* start *

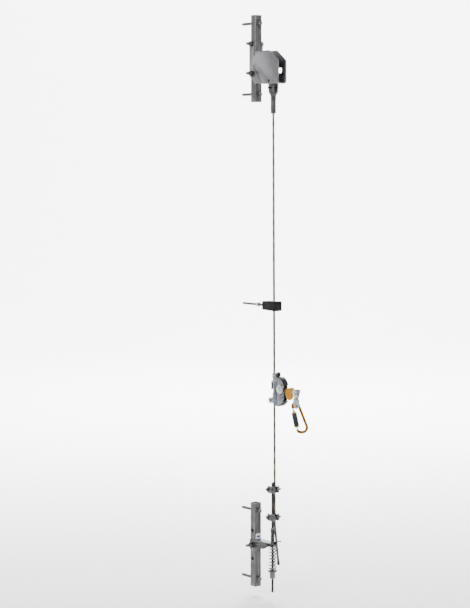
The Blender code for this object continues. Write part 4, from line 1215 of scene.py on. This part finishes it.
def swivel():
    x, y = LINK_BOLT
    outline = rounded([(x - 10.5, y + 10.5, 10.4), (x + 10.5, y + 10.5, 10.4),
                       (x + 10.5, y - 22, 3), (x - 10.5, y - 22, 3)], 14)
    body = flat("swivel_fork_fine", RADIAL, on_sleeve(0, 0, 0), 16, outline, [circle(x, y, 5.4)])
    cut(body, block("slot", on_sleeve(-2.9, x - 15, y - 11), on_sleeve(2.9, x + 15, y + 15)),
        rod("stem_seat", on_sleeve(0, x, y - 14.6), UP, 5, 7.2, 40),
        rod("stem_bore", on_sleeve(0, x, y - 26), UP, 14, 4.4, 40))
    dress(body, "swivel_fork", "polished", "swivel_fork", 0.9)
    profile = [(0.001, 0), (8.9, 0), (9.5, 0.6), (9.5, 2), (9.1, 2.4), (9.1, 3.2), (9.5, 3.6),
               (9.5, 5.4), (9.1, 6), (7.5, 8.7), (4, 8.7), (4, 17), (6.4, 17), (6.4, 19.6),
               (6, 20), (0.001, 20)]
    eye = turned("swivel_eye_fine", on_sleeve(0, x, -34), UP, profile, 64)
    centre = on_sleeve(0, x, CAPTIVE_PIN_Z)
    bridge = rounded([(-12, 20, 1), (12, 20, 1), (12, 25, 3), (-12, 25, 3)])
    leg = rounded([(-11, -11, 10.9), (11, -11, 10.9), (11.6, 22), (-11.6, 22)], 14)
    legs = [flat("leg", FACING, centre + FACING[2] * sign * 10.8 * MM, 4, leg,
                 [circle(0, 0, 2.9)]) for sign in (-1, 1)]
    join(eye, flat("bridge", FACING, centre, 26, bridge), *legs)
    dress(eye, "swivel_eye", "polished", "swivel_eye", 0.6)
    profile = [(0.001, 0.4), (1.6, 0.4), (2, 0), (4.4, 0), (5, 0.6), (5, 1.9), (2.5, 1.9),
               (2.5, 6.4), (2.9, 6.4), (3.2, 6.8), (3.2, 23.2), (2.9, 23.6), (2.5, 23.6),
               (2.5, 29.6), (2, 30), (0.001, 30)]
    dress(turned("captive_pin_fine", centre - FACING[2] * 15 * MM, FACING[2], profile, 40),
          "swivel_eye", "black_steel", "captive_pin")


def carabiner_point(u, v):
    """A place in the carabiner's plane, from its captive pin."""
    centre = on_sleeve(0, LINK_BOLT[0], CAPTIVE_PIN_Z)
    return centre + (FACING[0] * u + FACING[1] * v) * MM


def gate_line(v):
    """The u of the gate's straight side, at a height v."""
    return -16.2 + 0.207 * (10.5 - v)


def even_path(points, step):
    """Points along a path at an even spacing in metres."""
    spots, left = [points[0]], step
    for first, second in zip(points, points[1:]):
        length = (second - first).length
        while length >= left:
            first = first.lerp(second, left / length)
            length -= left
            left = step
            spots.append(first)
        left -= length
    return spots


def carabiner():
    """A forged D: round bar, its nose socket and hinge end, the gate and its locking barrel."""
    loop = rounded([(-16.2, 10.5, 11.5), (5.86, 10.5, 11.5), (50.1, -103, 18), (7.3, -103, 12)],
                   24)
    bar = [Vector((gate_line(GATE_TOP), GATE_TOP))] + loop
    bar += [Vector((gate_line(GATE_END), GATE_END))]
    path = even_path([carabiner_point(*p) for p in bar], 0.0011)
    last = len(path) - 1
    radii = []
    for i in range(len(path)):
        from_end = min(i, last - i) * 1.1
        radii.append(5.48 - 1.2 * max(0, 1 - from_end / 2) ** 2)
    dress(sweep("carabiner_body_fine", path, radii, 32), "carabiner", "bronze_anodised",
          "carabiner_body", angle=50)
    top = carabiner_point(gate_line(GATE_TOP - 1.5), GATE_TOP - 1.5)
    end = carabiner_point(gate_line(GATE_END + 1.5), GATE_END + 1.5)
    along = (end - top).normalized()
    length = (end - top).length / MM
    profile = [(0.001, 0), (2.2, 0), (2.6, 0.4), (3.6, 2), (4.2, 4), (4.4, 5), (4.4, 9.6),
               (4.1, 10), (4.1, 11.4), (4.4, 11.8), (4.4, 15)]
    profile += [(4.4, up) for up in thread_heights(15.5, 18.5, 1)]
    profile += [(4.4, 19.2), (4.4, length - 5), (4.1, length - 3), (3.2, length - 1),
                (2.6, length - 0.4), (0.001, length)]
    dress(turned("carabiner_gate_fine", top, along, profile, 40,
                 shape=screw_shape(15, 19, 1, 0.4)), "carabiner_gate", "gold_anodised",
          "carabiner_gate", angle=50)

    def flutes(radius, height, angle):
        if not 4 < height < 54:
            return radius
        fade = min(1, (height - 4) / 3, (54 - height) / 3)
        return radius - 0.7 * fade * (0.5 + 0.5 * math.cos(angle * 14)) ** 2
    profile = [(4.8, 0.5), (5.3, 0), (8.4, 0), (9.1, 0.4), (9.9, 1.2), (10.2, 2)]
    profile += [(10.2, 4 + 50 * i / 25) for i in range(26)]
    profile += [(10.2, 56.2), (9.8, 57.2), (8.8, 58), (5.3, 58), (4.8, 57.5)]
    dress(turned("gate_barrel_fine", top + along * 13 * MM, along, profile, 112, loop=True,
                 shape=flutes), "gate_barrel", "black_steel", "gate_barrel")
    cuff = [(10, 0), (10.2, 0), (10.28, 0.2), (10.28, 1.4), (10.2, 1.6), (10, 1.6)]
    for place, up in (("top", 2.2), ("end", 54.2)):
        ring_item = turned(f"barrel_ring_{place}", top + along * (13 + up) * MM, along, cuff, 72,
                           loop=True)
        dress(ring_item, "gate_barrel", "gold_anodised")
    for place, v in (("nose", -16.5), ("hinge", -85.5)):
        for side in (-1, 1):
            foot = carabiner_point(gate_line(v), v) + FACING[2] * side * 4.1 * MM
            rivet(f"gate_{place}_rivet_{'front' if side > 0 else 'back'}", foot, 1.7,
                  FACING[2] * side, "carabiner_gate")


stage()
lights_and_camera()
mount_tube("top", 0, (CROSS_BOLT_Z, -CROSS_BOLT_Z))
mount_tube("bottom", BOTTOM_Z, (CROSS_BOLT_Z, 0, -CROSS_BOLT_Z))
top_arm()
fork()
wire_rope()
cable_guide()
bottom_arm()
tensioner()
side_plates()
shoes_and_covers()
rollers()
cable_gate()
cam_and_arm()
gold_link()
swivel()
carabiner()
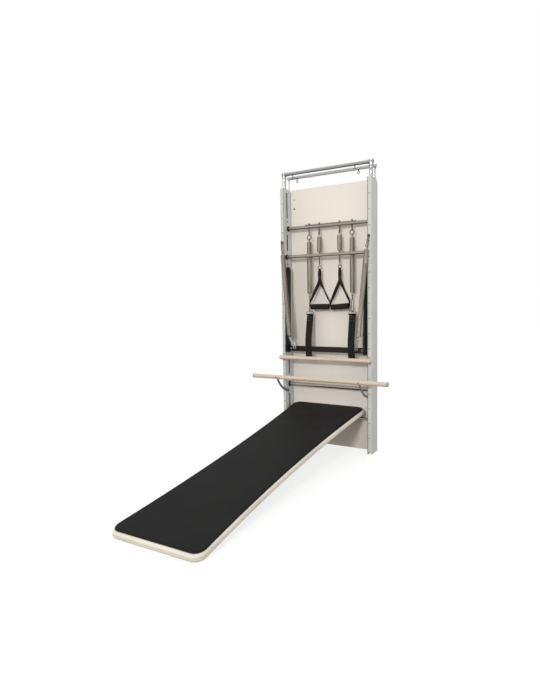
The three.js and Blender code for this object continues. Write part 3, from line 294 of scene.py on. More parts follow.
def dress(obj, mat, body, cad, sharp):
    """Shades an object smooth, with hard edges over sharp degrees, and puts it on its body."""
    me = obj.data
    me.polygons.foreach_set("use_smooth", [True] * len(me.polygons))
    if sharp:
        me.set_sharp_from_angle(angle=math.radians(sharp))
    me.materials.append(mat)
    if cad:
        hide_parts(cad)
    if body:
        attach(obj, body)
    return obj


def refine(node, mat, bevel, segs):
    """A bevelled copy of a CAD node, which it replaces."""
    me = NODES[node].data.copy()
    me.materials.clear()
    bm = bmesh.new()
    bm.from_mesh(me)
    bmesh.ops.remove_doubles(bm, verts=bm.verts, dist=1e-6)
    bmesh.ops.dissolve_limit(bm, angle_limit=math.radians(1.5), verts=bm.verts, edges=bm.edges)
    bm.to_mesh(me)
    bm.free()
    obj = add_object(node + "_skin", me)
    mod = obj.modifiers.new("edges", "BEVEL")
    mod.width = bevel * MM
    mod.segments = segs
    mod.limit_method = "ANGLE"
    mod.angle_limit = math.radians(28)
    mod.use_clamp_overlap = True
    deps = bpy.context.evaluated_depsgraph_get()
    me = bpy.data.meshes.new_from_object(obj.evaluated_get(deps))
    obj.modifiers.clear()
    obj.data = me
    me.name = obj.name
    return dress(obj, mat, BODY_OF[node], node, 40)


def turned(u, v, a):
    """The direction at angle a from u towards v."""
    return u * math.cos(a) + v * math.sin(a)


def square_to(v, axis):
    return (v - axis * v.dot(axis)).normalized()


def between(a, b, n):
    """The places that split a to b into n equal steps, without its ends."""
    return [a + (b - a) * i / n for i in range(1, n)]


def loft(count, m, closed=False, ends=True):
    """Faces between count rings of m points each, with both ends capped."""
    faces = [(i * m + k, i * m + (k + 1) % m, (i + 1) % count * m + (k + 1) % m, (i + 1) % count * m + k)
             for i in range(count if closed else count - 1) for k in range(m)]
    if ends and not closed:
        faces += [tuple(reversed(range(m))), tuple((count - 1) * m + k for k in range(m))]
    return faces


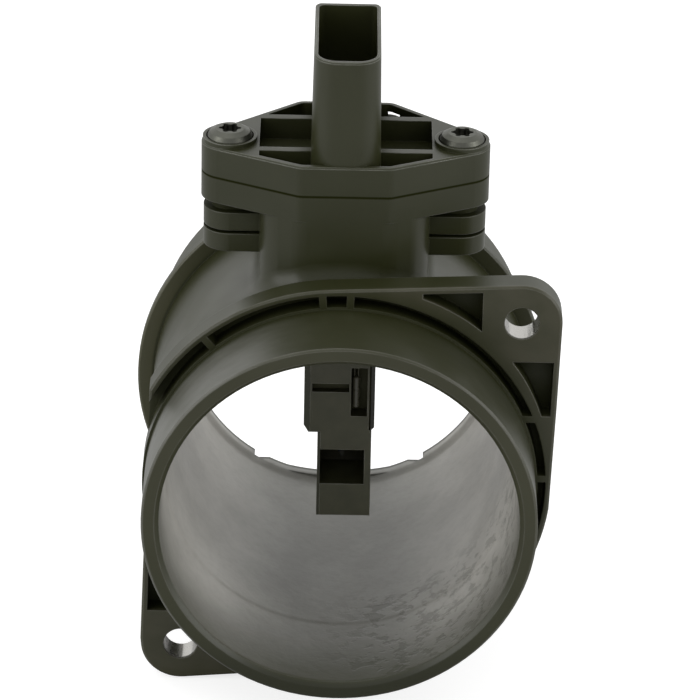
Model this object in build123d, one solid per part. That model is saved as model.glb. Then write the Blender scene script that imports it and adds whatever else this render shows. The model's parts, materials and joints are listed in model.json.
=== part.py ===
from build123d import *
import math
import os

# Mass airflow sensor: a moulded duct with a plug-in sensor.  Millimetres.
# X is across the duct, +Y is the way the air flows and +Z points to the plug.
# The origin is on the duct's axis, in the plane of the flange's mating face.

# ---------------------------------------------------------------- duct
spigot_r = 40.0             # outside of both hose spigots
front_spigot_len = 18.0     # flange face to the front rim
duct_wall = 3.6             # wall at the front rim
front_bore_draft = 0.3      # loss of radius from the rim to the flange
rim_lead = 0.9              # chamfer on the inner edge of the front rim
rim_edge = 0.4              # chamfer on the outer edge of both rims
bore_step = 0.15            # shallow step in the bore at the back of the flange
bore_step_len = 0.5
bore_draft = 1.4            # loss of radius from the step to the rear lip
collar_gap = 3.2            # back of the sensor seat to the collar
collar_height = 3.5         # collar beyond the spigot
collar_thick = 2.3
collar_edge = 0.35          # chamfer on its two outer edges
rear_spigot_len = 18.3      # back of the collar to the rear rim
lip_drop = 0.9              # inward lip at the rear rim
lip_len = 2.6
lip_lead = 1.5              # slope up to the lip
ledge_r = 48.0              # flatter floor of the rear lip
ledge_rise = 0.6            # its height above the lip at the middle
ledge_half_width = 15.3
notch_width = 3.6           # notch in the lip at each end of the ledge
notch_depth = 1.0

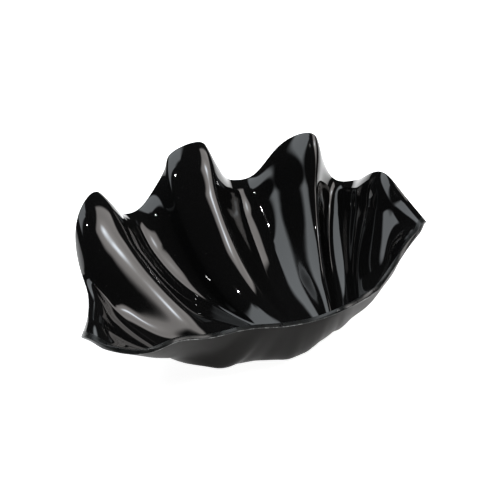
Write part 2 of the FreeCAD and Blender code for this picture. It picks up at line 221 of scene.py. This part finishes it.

* end *

_CHALLENGE_:
Return only the exact lines from the opening of the records through the line that contains "return -16.2 + 0.207 * (10.5 - v)", both included.

_RESULT OF THIS TASK_:
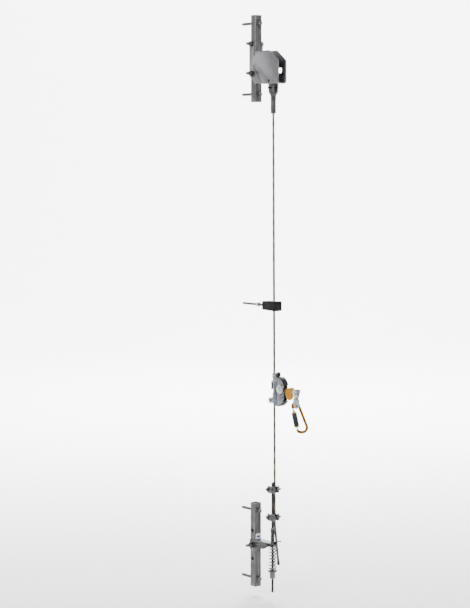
The Blender code for this object continues. Write part 4, from line 1215 of scene.py on. This part finishes it.
def swivel():
    x, y = LINK_BOLT
    outline = rounded([(x - 10.5, y + 10.5, 10.4), (x + 10.5, y + 10.5, 10.4),
                       (x + 10.5, y - 22, 3), (x - 10.5, y - 22, 3)], 14)
    body = flat("swivel_fork_fine", RADIAL, on_sleeve(0, 0, 0), 16, outline, [circle(x, y, 5.4)])
    cut(body, block("slot", on_sleeve(-2.9, x - 15, y - 11), on_sleeve(2.9, x + 15, y + 15)),
        rod("stem_seat", on_sleeve(0, x, y - 14.6), UP, 5, 7.2, 40),
        rod("stem_bore", on_sleeve(0, x, y - 26), UP, 14, 4.4, 40))
    dress(body, "swivel_fork", "polished", "swivel_fork", 0.9)
    profile = [(0.001, 0), (8.9, 0), (9.5, 0.6), (9.5, 2), (9.1, 2.4), (9.1, 3.2), (9.5, 3.6),
               (9.5, 5.4), (9.1, 6), (7.5, 8.7), (4, 8.7), (4, 17), (6.4, 17), (6.4, 19.6),
               (6, 20), (0.001, 20)]
    eye = turned("swivel_eye_fine", on_sleeve(0, x, -34), UP, profile, 64)
    centre = on_sleeve(0, x, CAPTIVE_PIN_Z)
    bridge = rounded([(-12, 20, 1), (12, 20, 1), (12, 25, 3), (-12, 25, 3)])
    leg = rounded([(-11, -11, 10.9), (11, -11, 10.9), (11.6, 22), (-11.6, 22)], 14)
    legs = [flat("leg", FACING, centre + FACING[2] * sign * 10.8 * MM, 4, leg,
                 [circle(0, 0, 2.9)]) for sign in (-1, 1)]
    join(eye, flat("bridge", FACING, centre, 26, bridge), *legs)
    dress(eye, "swivel_eye", "polished", "swivel_eye", 0.6)
    profile = [(0.001, 0.4), (1.6, 0.4), (2, 0), (4.4, 0), (5, 0.6), (5, 1.9), (2.5, 1.9),
               (2.5, 6.4), (2.9, 6.4), (3.2, 6.8), (3.2, 23.2), (2.9, 23.6), (2.5, 23.6),
               (2.5, 29.6), (2, 30), (0.001, 30)]
    dress(turned("captive_pin_fine", centre - FACING[2] * 15 * MM, FACING[2], profile, 40),
          "swivel_eye", "black_steel", "captive_pin")


def carabiner_point(u, v):
    """A place in the carabiner's plane, from its captive pin."""
    centre = on_sleeve(0, LINK_BOLT[0], CAPTIVE_PIN_Z)
    return centre + (FACING[0] * u + FACING[1] * v) * MM


def gate_line(v):
    """The u of the gate's straight side, at a height v."""
    return -16.2 + 0.207 * (10.5 - v)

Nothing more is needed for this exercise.